Brothers Size

From left to right: Andrew Muwonge as Oshoosi Size and Travis A. Knight as Ogun Size

Photo: Courtesy of Paul Ruffolo

Tarell Alvin McCraney’s The Brothers Size, now in production by the Milwaukee Chamber Theatre, is a rough-hewn and poignant vehicle that evokes the complicated dynamics of human brotherhood.

The play draws heavily on the mythology of the Yoruba, an African people whose territory today occupies southwestern Nigeria and adjoining parts of Benin and Togo. The play’s characters and the narrative heavily tap Yoruba religious mythology, making Louisiana’s backwater bayou country where the play is set a place of legend for those who know what to look and listen for.

The Brothers Size are Ogun Size (Travis Knight), who has dedicated himself to running his auto repair shop, and Oshoosi Size (Andrew Muwonge) — recently released from prison — who wanders aimlessly, distinctly disinterested in following his brother’s hardworking path. The arrival of Elegba (Marques Causey) — Oshoosi’s former prison-mate and sometime lover who promises a free car with which Oshoosi can escape the bayou — is both a temptation and trap.

As the “Percussionist,” Jahmes Finlayson rounds out the cast.

The characters’ names are drawn from the Yoruba, a culture and religion that arrived in America with the slave trade. Much of the culture’s religious aspect is based on the worship of deities called Orisha.
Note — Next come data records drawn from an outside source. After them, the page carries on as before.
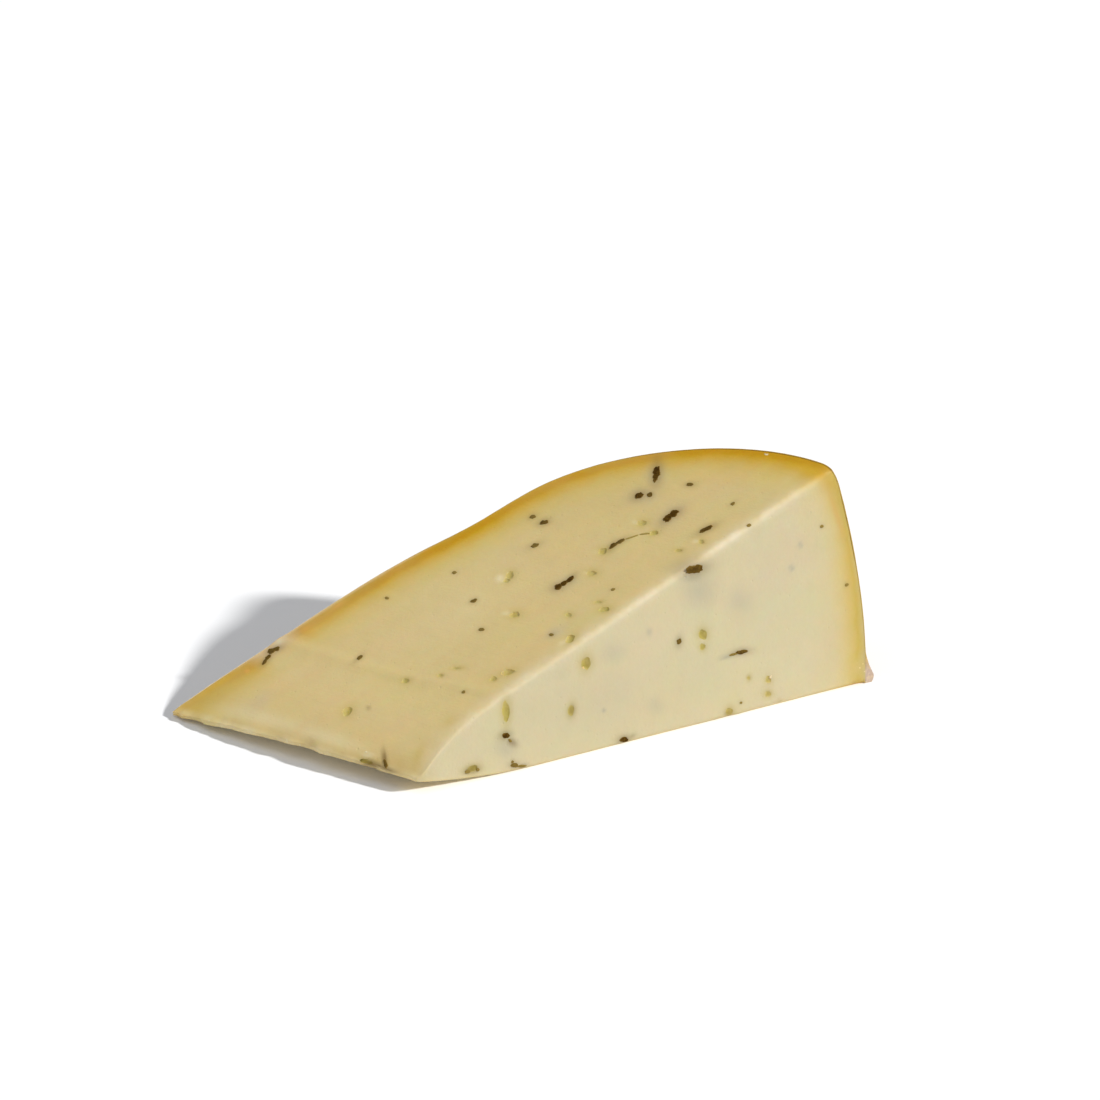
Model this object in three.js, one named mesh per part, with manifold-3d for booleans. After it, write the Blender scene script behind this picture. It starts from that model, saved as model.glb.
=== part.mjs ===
// A portion of truffle gouda: a thin sector of half a round wheel, lying on one of its two radial cuts.
// X runs from the wheel's axis out to the rind, Y from the level cut through the middle of the wheel to its
// flat side, and Z up from the surface that the portion lies on. All lengths are in millimetres.

import * as THREE from "three";
import { mergeVertices } from "three/addons/utils/BufferGeometryUtils.js";
import Module from "manifold-3d";

const SECTOR_ANGLE = THREE.MathUtils.degToRad(21.7); // between the two radial cuts

const wheel = {
  radius: 120,
  halfHeight: 57.8, // from the level cut to the flat side
  shoulderStart: 63, // radius at which the flat side begins to round over
  shoulderShare: 0.6, // part of the quarter round that counts as the side wall
  shoulderPower: 6, // how late the flat side bends down to the shoulder
  dish: { depth: 2.7, radius: 72, width: 14 }, // shallow hollow that pressing left in the flat side
};

// The thin end, where the knife missed the wheel's axis. Each pair is at the level cut and at the flat side.
const tip = {
  distance: [19.5, 3.1], // from the wheel's axis
  lift: [2.9, 0.3], // above the surface
  sweep: -1.2, // how far the middle of the edge bends towards the axis
  arch: 1.3, // how far the middle of the edge rises
  thickness: 0.7,
};

// Beyond a step in the knife's path the upper cut falls more steeply to the thin end.
const facet = {
  length: [19, 23],
  endSlope: [1.25, 0.42], // at the thin end
  stepHeight: 0.25,
  stepWidth: 1.4,
};

const UNDERCUT_LENGTH = 25; // the thin end's underside curves up off the surface over this length

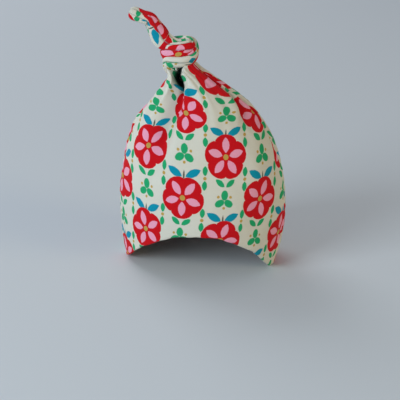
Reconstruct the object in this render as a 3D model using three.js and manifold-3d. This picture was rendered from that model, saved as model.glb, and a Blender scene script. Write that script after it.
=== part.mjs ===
// Egg cosy: a cloth cap for a boiled egg. Two panels are sewn together at the sides, and their long tips are
// gathered and tied in an overhand knot, with a short free tail. Millimetres, +Z up, front at -Y.
// The origin is on the floor, under the middle of the cap, which stands on its hem.
import * as THREE from "three";
import { mergeVertices } from "three/addons/utils/BufferGeometryUtils.js";
import Module from "manifold-3d";

const wasm = await Module();
wasm.setup();

// Cloth
const CLOTH = 1.2; // thickness of one layer of the cap
const TURNED_HEM = 0.8; // what the turned-up hem adds to it, inside
const HEM_DEPTH = 9; // how far up inside the hem is turned
const HEM_STEP = 0.9; // height over which the turned edge dies away
const GAP = 0.3; // clearance between neighbouring pieces

// Cap
const NECK_HEIGHT = 73; // where the cap ends and the knot begins
const NECK_EASE = 2; // height over which the cloth turns level-cut at the neck
const ARCH_HEIGHT = 16.8; // rise of the front hem over the floor
const ARCH_POWER = 1.47; // 1 is a sine arch, and more is leaner at its feet
const ARCH_LEAN = 1.05; // 1 is even, and more moves the crown to the right

// How far the cap reaches to each side of the origin, a row for each level
const LEVELS = [
  { z: 0, left: 27.6, right: 27.6, front: 23.2, back: 23.6 },
  { z: 9, left: 29.3, right: 29.6, front: 24.2, back: 24.4 },
  { z: 20, left: 30.3, right: 30.3, front: 25.0, back: 25.0 },
  { z: 31, left: 30.0, right: 29.2, front: 24.4, back: 24.6 },
  { z: 40, left: 29.0, right: 27.0, front: 22.4, back: 23.2 },
  { z: 47, left: 27.4, right: 23.9, front: 19.6, back: 20.6 },
  { z: 53, left: 25.1, right: 20.2, front: 16.6, back: 17.4 },
  { z: 59, left: 20.9, right: 15.3, front: 13.2, back: 13.6 },
  { z: 64, left: 17.1, right: 8.9, front: 10.2, back: 10.2 },
  { z: 69, left: 14.7, right: 1.1, front: 7.2, back: 7.0 },
  { z: NECK_HEIGHT, left: 16.4, right: -4.8, front: 5.2, back: 5.0 },
];

// Side seams: direction from the cap's middle, in degrees from +X, a row for each level
const SEAMS = [
  { z: 0, left: 187, right: 343 },
  { z: 24, left: 184, right: 350 },
  { z: 50, left: 183, right: 354 },
  { z: NECK_HEIGHT, left: 190, right: 346 },
];

// Folds that run down from the knot. An angle is in degrees from +X, low down and at the neck. A fold's share is
// its depth over the local radius, negative for a valley. It begins at the height "fades" and is whole at "full".
const FOLDS = [
  { low: 234, neck: 233, halfWidth: 13, share: -0.45, fades: 42, full: 67 },
  { low: 272, neck: 283, halfWidth: 18, share: 0.16, fades: 46, full: 68 },
  { low: 203, neck: 208, halfWidth: 13, share: 0.12, fades: 46, full: 66 },
  { low: 319, neck: 317, halfWidth: 9, share: 0.1, fades: 54, full: 65 },
  { low: 334, neck: 326, halfWidth: 11, share: -0.18, fades: 50, full: 66 },
  { low: 160, neck: 170, halfWidth: 12, share: -0.18, fades: 48, full: 67 },
  { low: 138, neck: 146, halfWidth: 12, share: 0.08, fades: 52, full: 66 },
  { low: 118, neck: 125, halfWidth: 13, share: -0.28, fades: 46, full: 66 },
  { low: 74, neck: 80, halfWidth: 12, share: -0.12, fades: 54, full: 68 },
  { low: 36, neck: 44, halfWidth: 12, share: -0.26, fades: 46, full: 66 },
];

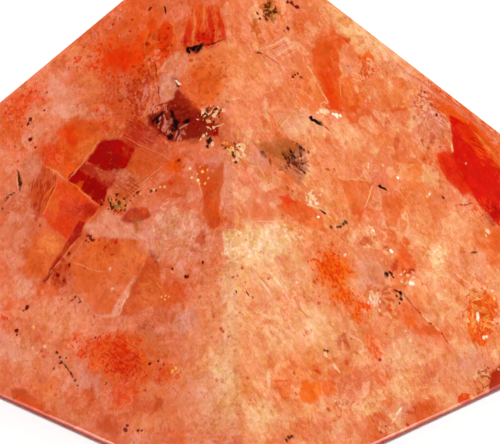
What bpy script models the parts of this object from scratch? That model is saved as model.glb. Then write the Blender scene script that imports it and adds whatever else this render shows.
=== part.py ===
# Sunstone pyramid: one solid piece of feldspar, cut as a square pyramid and polished.
# Metres, +Z up. The base lies on z = 0 with the middle of its square at the origin.
# Its sides run along X and Y.
import math

import bpy
import bmesh
from mathutils import Matrix, Vector

# Driving dimensions
BASE_SIDE = 0.0500
HEIGHT = 0.03025
# The stone was cut by hand, and its tip stands a little off the middle of the base
TIP_SHIFT = Vector((-0.00097, -0.00097, 0.0))
# Polishing rounded the four slanting ridges more than the edges around the base
RIDGE_RADIUS = 0.00055
BASE_EDGE_RADIUS = 0.00030
EDGE_SEGMENTS = 5

# Finish of the polished stone
STONE_COLOUR = (0.83, 0.28, 0.14, 1.0)
STONE_ROUGHNESS = 0.16
STONE_IOR = 1.54


def empty_scene():
    for thing in list(bpy.data.objects):
        bpy.data.objects.remove(thing, do_unlink=True)


def stone_material():
    material = bpy.data.materials.new("polished_sunstone")
    material.use_nodes = True
    shader = material.node_tree.nodes["Principled BSDF"]
    shader.inputs["Base Color"].default_value = STONE_COLOUR
    shader.inputs["Roughness"].default_value = STONE_ROUGHNESS
    shader.inputs["Metallic"].default_value = 0.0
    shader.inputs["IOR"].default_value = STONE_IOR
    return material


def setback(radius, angle_between_faces):
    # How far from a sharp edge a rounding of this radius starts, measured along either face
    return radius / math.tan(angle_between_faces / 2)


def face_slope():
    # Angle between the base and a side face of the evenly cut pyramid
    return math.atan2(HEIGHT, BASE_SIDE / 2)


def ridge_angle():
    # Angle inside the stone between two neighbouring side faces
    return math.acos(-math.cos(face_slope()) ** 2)


def sharp_pyramid(name):
    # A cone with four sides, turned until its base runs along X and Y
    mesh = bpy.data.meshes.new(name)
    shape = bmesh.new()
    bmesh.ops.create_cone(
        shape,
        cap_ends=True,
        segments=4,
        radius1=BASE_SIDE / math.sqrt(2),
        radius2=0.0,
        depth=HEIGHT,
        matrix=Matrix.Translation((0.0, 0.0, HEIGHT / 2)) @ Matrix.Rotation(math.radians(45), 4, "Z"),
    )
    bmesh.ops.remove_doubles(shape, verts=shape.verts, dist=0.00001)
    tip = max(shape.verts, key=lambda vertex: vertex.co.z)
    tip.co += TIP_SHIFT

    base_setback = setback(BASE_EDGE_RADIUS, face_slope())
    ridge_setback = setback(RIDGE_RADIUS, ridge_angle())
    widest = max(base_setback, ridge_setback)
    weights = shape.edges.layers.float.new("bevel_weight_edge")
    for edge in shape.edges:
        is_ridge = tip in edge.verts
        edge[weights] = (ridge_setback if is_ridge else base_setback) / widest
    bmesh.ops.recalc_face_normals(shape, faces=shape.faces)
    shape.to_mesh(mesh)
    shape.free()
    return mesh, widest


def build_pyramid(collection):
    mesh, widest_setback = sharp_pyramid("pyramid")
    mesh.materials.append(stone_material())
    stone = bpy.data.objects.new("pyramid", mesh)
    collection.objects.link(stone)
    rounding = stone.modifiers.new("polished_edges", "BEVEL")
    rounding.limit_method = "WEIGHT"
    rounding.offset_type = "OFFSET"
    rounding.width = widest_setback
    rounding.segments = EDGE_SEGMENTS
    rounding.profile = 0.5
    mesh.shade_smooth()
    mesh.set_sharp_from_angle(angle=math.radians(30))
    return stone


def main():
    empty_scene()
    collection = bpy.data.collections.new("sunstone_pyramid")
    bpy.context.scene.collection.children.link(collection)
    build_pyramid(collection)


main()
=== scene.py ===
import functools
import math
import random

import bpy
import numpy as np
from mathutils import Matrix, Vector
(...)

Their names predestine them for a certain level of existence because they are the names of Yoruba Orisha. Ogun is the Orisha of iron working, while Oshoosi represents the divine hunt and human struggle for survival.

Elegba shares his name with the Orisha representing crossroads and choices. In The Brothers Size, his role is to offer Oshoosi a different fate than the one offered by Ogun. For good or ill, that is the fate Oshoosi chooses.

“Ogun, Oshoosi and Elegba together make up a trifecta of warriors that together have great power,” Gobel says. “I have added the Egungun that calls the ancestors with drumming and compels the living to uphold the ethical standards of the past generations.

“In Yoruba, the goal is not to become the deity and lose one’s self, but rather to become one’s self more fully,” Gobel adds. “If we keep in line with this spiritual philosophy, what an attendee of a performance of The Brothers Size should experience — in an abstract way — is a visit from the Gods, who have come to tell us a story designed to lead us to personal betterment.”

‘Re-educating a new generation’

McCraney — who in 2016 received an Academy Award for Best Adapted Screenplay for Moonlight — wrote The Brothers Size in 2007 while pursuing an MFA at Yale University’s School of Drama. Although written first, it became the second installment in what is known as McCraney’s Brother/Sister Trilogy. The play is bracketed in its timeline by In the Red and Brown Water and Marcus; Or the Secret of Sweet.

“I have read the entire trilogy of the Brother/Sister plays,” says Marti Gobel, who is directing the Chamber Theatre production. “Each one stands alone beautifully, but work so much better when one has the knowledge of the content found in all three.”

McCraney’s use of Yoruba myth is deliberate and doesn’t only occupy a folklore niche, Gobel explains. By reintroducing the concept of Yoruba religious mythology, the author has opened a door heretofore unknown to even many Yoruban descendants, not to mention multicultural audiences that can benefit from seeing the rough, crude drama with a wider, more spiritual lens.

“In my opinion, (McCraney) is brilliant, singlehandedly re-educating a new generation of the spiritual practices of our ancestors, while simultaneously entertaining us with references to our current culture,” Gobel says.

The use of the name of various Orisha for down-to-earth, very human characters struggling to survive in this world is the crowning spiritual touch, she adds.

“We are all simply gods and goddesses who forget our way from time to time,” Gobel says.